O que permanece não é o fato, mas o sentido: a lenda como forma de verdade

A importância das narrativas para a alma dos lugares

Uma cidade pode perder sua praça, sua igreja, até seu nome — mas, se mantém suas histórias, não desaparece. Porque a alma de um lugar não se encontra em seus marcos físicos, mas no modo como seu povo interpreta o mundo ao redor. E esse modo se expressa, desde sempre, em narrativas.

As lendas são mais do que invenções: são ferramentas de permanência simbólica. Elas organizam o invisível, interpretam o passado, dão forma ao inexplicável. Em cada canto do interior, onde a paisagem parece imóvel, pulsa uma memória que se reconstrói a cada recontar. E o que se repete, mesmo que mude de boca, torna-se fundação.

O mito como elo entre o visível e o invisível

O que chamamos de mito não é mentira — é ponte. Ele une o visível ao invisível, o cotidiano ao sagrado, o concreto ao mistério. Por isso, uma cidade com lendas não é apenas um conjunto de casas: é uma constelação de sentidos. Quem ali vive, vive entre dois mundos — o real e o simbólico. E quem ali visita, se souber olhar, perceberá que há mais vida nos silêncios do que nas fachadas.

As lendas locais não se impõem. Elas se insinuam. Não disputam com a história oficial, mas a sustentam em sua base. E por isso devem ser preservadas: porque sem elas, o patrimônio visível perde a densidade que o faz significar.

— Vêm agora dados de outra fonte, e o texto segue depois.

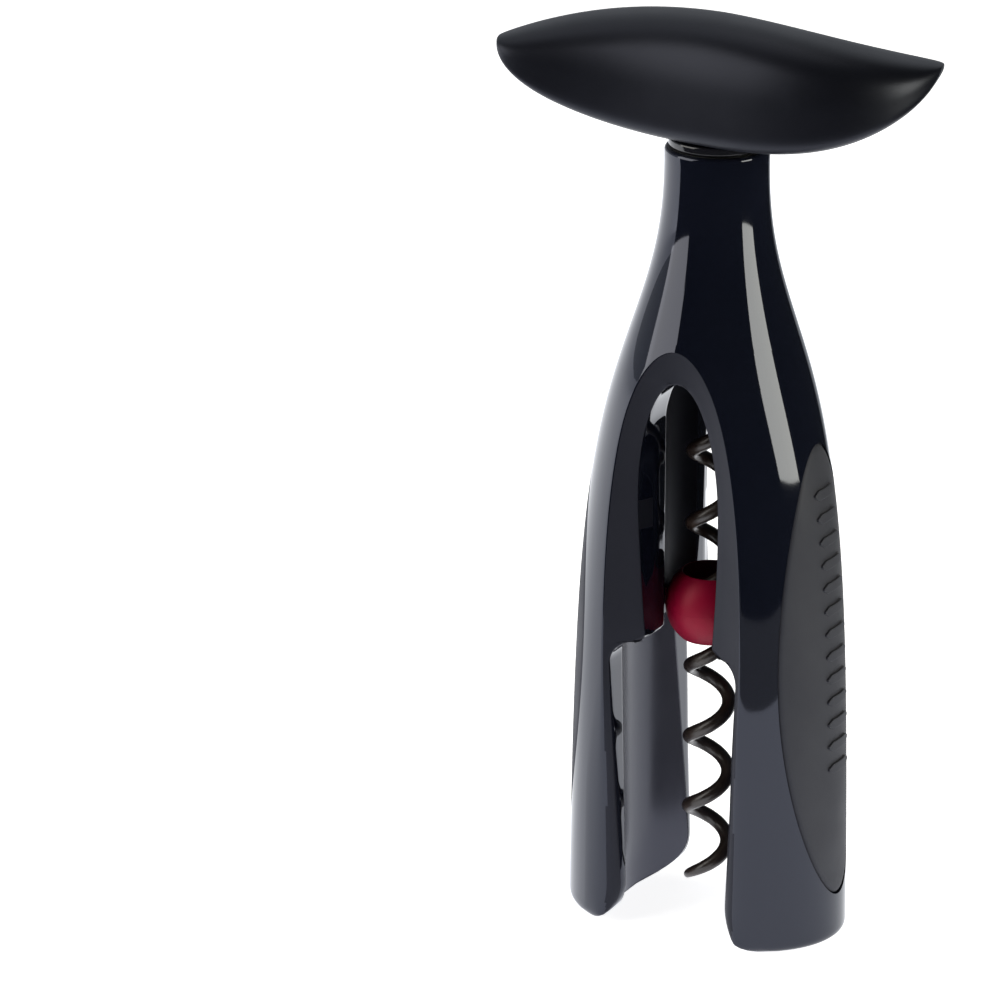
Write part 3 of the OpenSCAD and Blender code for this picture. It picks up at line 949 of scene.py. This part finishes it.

Preservar a lenda é preservar o modo de sentir do povo

No fim, a lenda é menos sobre o que aconteceu, e mais sobre como se sente aquilo que nunca deixou de acontecer. Quando uma cidade perde suas histórias, perde também sua maneira de sentir. E isso, mais do que a perda de um monumento, é a perda de um sentido de existência.

Por isso, o turismo cultural que deseja ser verdadeiro deve saber que está lidando com camadas profundas. Preservar a lenda é respeitar o modo como um povo se vincula à sua terra, aos seus mortos, às suas esperanças. E ao fazer isso com reverência, o visitante não apenas aprende: ele participa. Torna-se parte, ainda que por pouco tempo, de algo maior do que ele.

O que permanece, afinal, não é o fato exato — é o sentido que se sustenta mesmo quando ninguém mais lembra a data. E enquanto houver quem conte, haverá o que viver.